The main reason I like it, though, is that it raises the bar for stylistic slipperiness in the pages of the NYT. Fish begins the column by posing as someone with a firm belief in the stability of the text, and in authorial identity. He says that he believes in these as strongly, in fact, as the critic Morris Zapp. This is pretty delicious, given that Zapp is a fictional character notoriously modeled on Stanley Fish. He can hardly function as an emblem of stable authorial identity … though he might well emblematize the immortal alter-ego that writing has always made possible. I’m reminded of the “laugh that wasn’t laughter” at the end of Neuromancer.

Which brings me to the only place in the column where I do feel dissed. Fish thinks humanists promoting DH will be shocked by the notion that enthusiasm for the web involves a religious transcendence of mortality. Come on — we’ve read @GreatDismal. Moreover, a lot of us have read Emile Durkheim on the religious character of all social feeling, or Carl Becker on the Enlightenment’s secular faith in posterity.

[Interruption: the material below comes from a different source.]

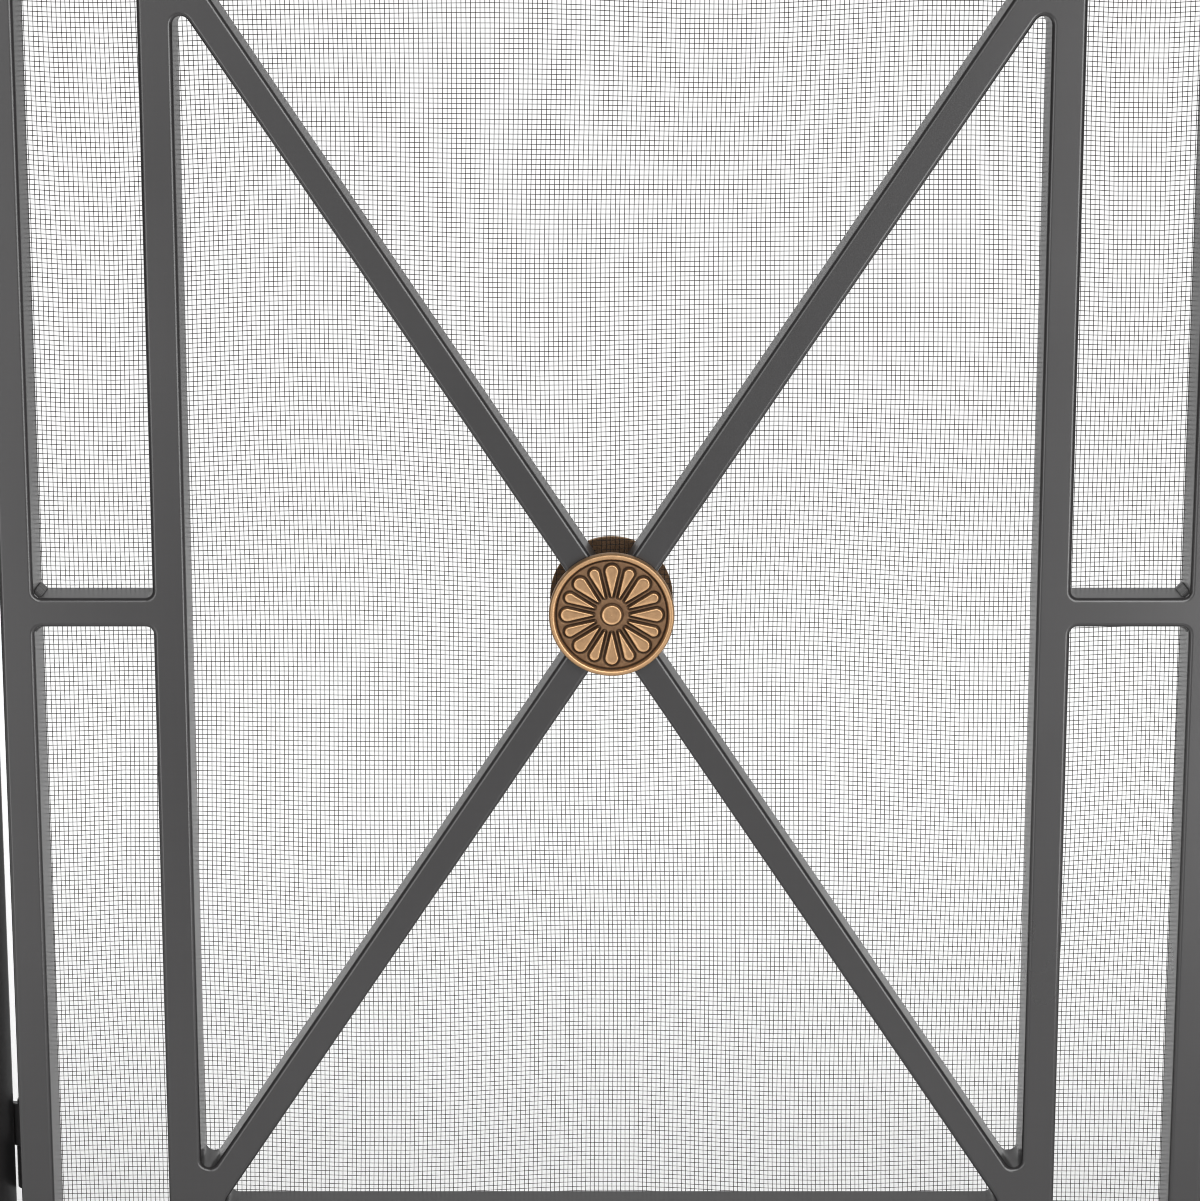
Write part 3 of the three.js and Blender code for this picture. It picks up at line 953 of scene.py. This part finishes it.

Just about all forms of reflection on history and writing promise a transcendence of individual identity.

What’s more fun are the cases where they become religions in a socially concrete way — like the Swedish church of Kopimism, brought to my attention by James Dabbs, which makes the act of file-sharing its central sacrament.

I enjoyed this column so much that I’m hoping the third installment (about digital analysis of “aesthetic works”) will be equally thoughtful and slippery. I’m rooting for Fish to resist the magnetic pull of formulations like “computers will never …” and “merely counting words can never ….” But those binary assumptions are hard to resist: I’m going to be wracked with suspense.

UPDATE Jan 23rd. This really isn’t worth a blog post. But I should just briefly register my disappointment in Fish’s third column. It’s sophistry, and not even sophistry of an interesting kind. Once you say “excluded middle fallacy founded on willful misreading of two examples,” you’ve pretty much done all that needs to be done with it. Too bad.